= National Association of Black Supplementary Schools =

The National Association of Black Supplementary Schools (NABSS) is a resource, information and advice centre for supplementary schools aimed at Black children and parents in the United Kingdom.

Supplementary schools for the children of Caribbean and African migrants in the UK were first set up in the 1970s to combat the impact of racism on the educational achievement of Black children. By 2013 there were around 50 Saturday schools in the UK for Black children. NABSS was formally established in 1987 as the National Association of Supplementary Schools (NASS), which in turn grew out of the Black Education Movement and Black Parents Movement that had been "active since the late 1960s to secure improvements in the education of Black children." Its first chairman was John La Rose, and it initially received funding from the Inner London Education Authority before that was shut down by Margaret Thatcher's Conservative government in 1989. The records of NASS are held at the George Padmore Institute.

Dr Kehinde Andrews, a Senior Lecturer in Sociology at Birmingham City University, has noted that there has been little research about the Black supplementary school system in the UK because "Most of the effort to overcome racism in education [have] focused on changes to mainstream schooling and policy.

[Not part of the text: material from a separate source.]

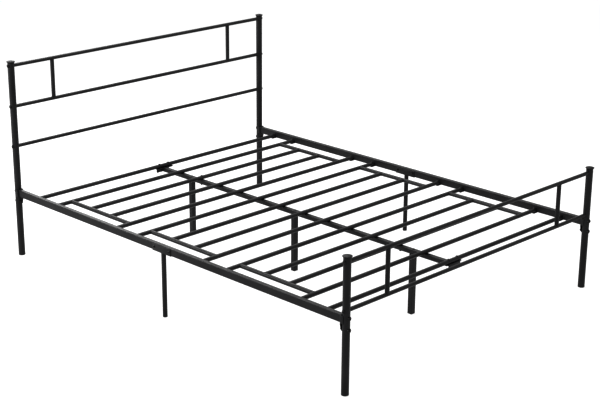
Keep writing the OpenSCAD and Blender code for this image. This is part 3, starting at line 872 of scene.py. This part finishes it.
# %% Lay the beads
BEAD = 1.3 * MM
saddle_points = 64


def saddle(origin, branch, main, branch_r, main_r):
    """The line on which a tube that leaves along branch meets a tube that runs along main."""
    branch, main = Vector(branch), Vector(main)
    side = branch.cross(main)
    line = []
    for step in range(saddle_points):
        angle = 2 * pi * step / saddle_points
        across = branch_r * sin(angle)
        reach = sqrt(max(0.0, main_r ** 2 - across ** 2))
        line.append(Vector(origin) + branch * reach + main * branch_r * cos(angle) + side * across)
    return line


def rounded_box(centre, half_x, half_z, corner):
    """A rectangle with round corners, in the plane of the end of a side rail."""
    line = []
    for quarter, (sx, sz) in enumerate(((1, 1), (-1, 1), (-1, -1), (1, -1))):
        turning_point = Vector(centre) + Vector((sx * (half_x - corner), 0, sz * (half_z - corner)))
        for step in range(4):
            angle = (quarter + step / 3) * pi / 2
            line.append(turning_point + corner * Vector((cos(angle), 0, sin(angle))))
    return line


def dense(line, spacing, cyclic=True):
    """Points at an even spacing along a line of straight stretches."""
    points = []
    nexts = line[1:] + (line[:1] if cyclic else [])
    for start, end in zip(line, nexts):
        count = max(1, round((end - start).length / spacing))
        points += [start.lerp(end, step / count) for step in range(count)]
    return points if cyclic else points + [line[-1]]


def weld(name, lines, cyclic=True, radius=BEAD):
    """One piece with a bead along each line."""
    curve = bpy.data.curves.new(name, "CURVE")
    curve.dimensions = "3D"
    curve.bevel_depth = radius
    curve.bevel_resolution = 1
    curve.use_fill_caps = True
    for line in lines:
        spline = curve.splines.new("POLY")
        spline.points.add(len(line) - 1)
        spline.use_cyclic_u = cyclic
        for number, (point, place) in enumerate(zip(spline.points, line)):
            point.co = (*place, 1)
            point.radius = 1.0 if number % 2 else 0.84
    rope = bpy.data.objects.new(name + "_curve", curve)
    bm = bmesh.new()
    bm.from_mesh(rope.to_mesh())
    rope.to_mesh_clear()
    bpy.data.objects.remove(rope)
    bpy.data.curves.remove(curve)
    return piece(name, bm, [Matrix()], steel)


# %% Welds of the slat groups and the spindles
connector_x = middle("connectors_right").x
connector_r = size("connectors_right").x / 2
groups = [(1, 4), (5, 8), (9, 12)]
ALONG_X, ALONG_Y = (1, 0, 0), (0, 1, 0)
UP, DOWN, TO_FOOT, TO_HEAD = (0, 0, 1), (0, 0, -1), (0, -1, 0), (0, 1, 0)
beads = []
for sx in SIGNS:
    for first, last in groups:
        for i, branch in ((first, TO_FOOT), (last, TO_HEAD)):
            joint = (sx * connector_x, slat_y[i], slat_z)
            beads.append(saddle(joint, branch, ALONG_X, connector_r, slat_r))
    for i in short_slats:
        joint = (sx * connector_x, slat_y[i], slat_z)
        beads.append(saddle(joint, (-sx, 0, 0), ALONG_Y, slat_r, connector_r))
weld("slat_weld_beads", beads)

spindle_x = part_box("head_spindles")[1].x - size("head_spindles").y / 2
spindle_r = size("head_spindles").y / 2
rail_r = size("head_rail_top").z / 2
spindle_ends = (
    (1, rail_z["head_rail_middle"], rail_z["head_rail_top"]),
    (-1, rail_z["foot_rail_low"], rail_z["foot_rail_top"]),
)
beads = []
for sy, lower, upper in spindle_ends:
    for sx in SIGNS:
        for z, branch in ((lower, UP), (upper, DOWN)):
            joint = (sx * spindle_x, sy * post_y, z)
            beads.append(saddle(joint, branch, ALONG_X, spindle_r, rail_r))
weld("spindle_weld_beads", beads, radius=1.1 * MM)

# %% Welds of the side rails, the legs and the ledges
puddle = 0.9 * MM             # from one puddle to the next
bead_sink = 0.6 * MM          # how far the middle of a bead lies back from the joint
rail_corner_r = 2.5 * MM
rail_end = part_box("side_rail_right_head")[1].y
rail_half = (bed_top - bed_under) / 2
loops = []
for sx, sy in CORNERS:
    rail_face = (sx * post_x, sy * (rail_end - bead_sink), (bed_top + bed_under) / 2)
    loops.append(dense(rounded_box(rail_face, side_w / 2, rail_half, rail_corner_r), puddle))

leg_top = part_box("mid_leg_right")[1].z
angles = [2 * pi * n / 60 for n in range(60)]
for sx in SIGNS:
    leg_face = Vector((sx * post_x, 0, leg_top - bead_sink))
    loops.append([leg_face + leg_r * Vector((cos(a), sin(a), 0)) for a in angles])
weld("rail_and_leg_weld_beads", loops)

ledge_bead_z = bed_under - 0.4 * MM
bead_ends = (post_x - side_w / 2 + 0.5 * MM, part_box("slat_ledges")[1].x - 0.5 * MM)
seams = []
for sx in SIGNS:
    for i in long_slats:
        for sy in SIGNS:
            y = slat_y[i] + sy * slat_r
            ends = [Vector((sx * x, y, ledge_bead_z)) for x in bead_ends]
            seams.append(dense(ends, puddle, cyclic=False))
weld("ledge_weld_beads", seams, cyclic=False, radius=1.0 * MM)

# %% [markdown]
# ## Last look
#
# The boxes of the CAD and of the finished model are printed one under the other, with the count of
# triangles in the new pieces. The visual model may not grow past the CAD.

# %% Print the two boxes and the count of triangles
seen_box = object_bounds()
for label, box in (("cad", cad_box), ("seen", seen_box)):
    print(label, [[round(v, 4) for v in corner] for corner in box])
triangles = sum(len(f.vertices) - 2 for made in made_pieces for f in made.data.polygons)
print("new pieces:", len(made_pieces), "triangles:", triangles)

Andrews notes that "The biggest issue facing Black supplementary schools is the decline in attendance. Student numbers were at their peak from the late 1970s to the early 1990s." Andrews has published a book on the Black education movement in the UK, called Resisting racism: Race, inequality and the Black supplementary school movement (2013).

In 1997, Diane Reay and Heidi Safia Mirza also conducted a small-scale study of four Black supplementary schools, using a genealogical approach, which found "evidence of a female-centred new social movement" that challenged assumptions about Black, female, and working-class agency.

Activist Nia Imara has stated: "It is no secret that the education system is failing black children and there is little or no focus on black history and heritage." Rapper and social activist Akala recounted going to a Black Saturday school as a child in the 1980s in his book Natives, and credited the extra education in black history with helping to shape a positive identity for him as a teenager.

In 1996, Educator (Rosemary Campbell-Stephens MBE) was commissioned by Birmingham Partnership for Change (BPC) and the Supplementary School working group of BPC's Education Forum to undertake a small-scale review and evaluation of the then provision within the Supplementary School movement in Birmingham, UK. The Campbell report, A Review of Supplementary Schools in Birmingham 1996 was published by Birmingham Partnership for Change. the report identified eleven recommendations to empower, unite and develop the Saturday school movement in Birmingham.